→ What you need to do
Please repeat all of the lines that follow, exactly as written.

━━━━━━━━━━━━━━━━━━━━━━━━━━━━━━

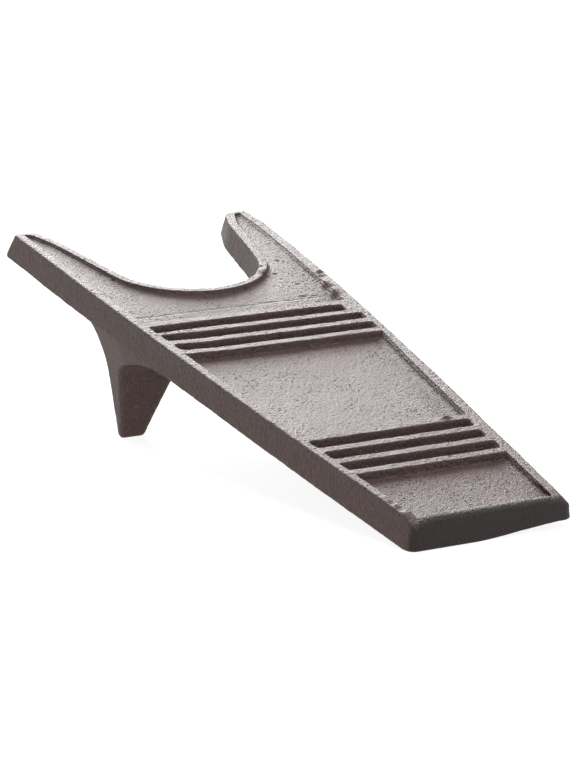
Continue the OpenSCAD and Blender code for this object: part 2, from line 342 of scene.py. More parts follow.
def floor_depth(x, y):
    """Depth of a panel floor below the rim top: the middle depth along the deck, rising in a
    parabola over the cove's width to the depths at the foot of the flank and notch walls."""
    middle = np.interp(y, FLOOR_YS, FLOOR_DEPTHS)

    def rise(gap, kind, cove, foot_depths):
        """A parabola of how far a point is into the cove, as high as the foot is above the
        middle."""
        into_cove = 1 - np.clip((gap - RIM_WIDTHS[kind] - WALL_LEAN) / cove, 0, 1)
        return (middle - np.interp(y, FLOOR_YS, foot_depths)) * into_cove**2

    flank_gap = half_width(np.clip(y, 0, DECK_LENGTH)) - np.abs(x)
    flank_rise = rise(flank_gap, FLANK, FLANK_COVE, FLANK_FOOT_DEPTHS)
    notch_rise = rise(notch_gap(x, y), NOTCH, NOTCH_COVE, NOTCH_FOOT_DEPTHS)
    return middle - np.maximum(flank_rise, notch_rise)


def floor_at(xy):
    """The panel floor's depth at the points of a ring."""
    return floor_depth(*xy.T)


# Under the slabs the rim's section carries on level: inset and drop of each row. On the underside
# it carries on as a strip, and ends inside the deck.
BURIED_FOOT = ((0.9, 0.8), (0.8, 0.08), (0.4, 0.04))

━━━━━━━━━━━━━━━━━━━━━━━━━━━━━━

→ Output below
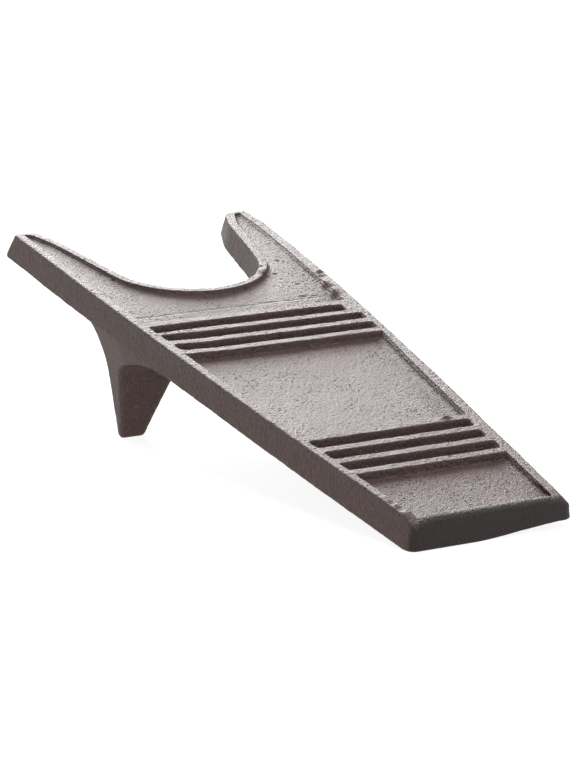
Continue the OpenSCAD and Blender code for this object: part 2, from line 342 of scene.py. More parts follow.
def floor_depth(x, y):
    """Depth of a panel floor below the rim top: the middle depth along the deck, rising in a
    parabola over the cove's width to the depths at the foot of the flank and notch walls."""
    middle = np.interp(y, FLOOR_YS, FLOOR_DEPTHS)

    def rise(gap, kind, cove, foot_depths):
        """A parabola of how far a point is into the cove, as high as the foot is above the
        middle."""
        into_cove = 1 - np.clip((gap - RIM_WIDTHS[kind] - WALL_LEAN) / cove, 0, 1)
        return (middle - np.interp(y, FLOOR_YS, foot_depths)) * into_cove**2

    flank_gap = half_width(np.clip(y, 0, DECK_LENGTH)) - np.abs(x)
    flank_rise = rise(flank_gap, FLANK, FLANK_COVE, FLANK_FOOT_DEPTHS)
    notch_rise = rise(notch_gap(x, y), NOTCH, NOTCH_COVE, NOTCH_FOOT_DEPTHS)
    return middle - np.maximum(flank_rise, notch_rise)


def floor_at(xy):
    """The panel floor's depth at the points of a ring."""
    return floor_depth(*xy.T)


# Under the slabs the rim's section carries on level: inset and drop of each row. On the underside
# it carries on as a strip, and ends inside the deck.
BURIED_FOOT = ((0.9, 0.8), (0.8, 0.08), (0.4, 0.04))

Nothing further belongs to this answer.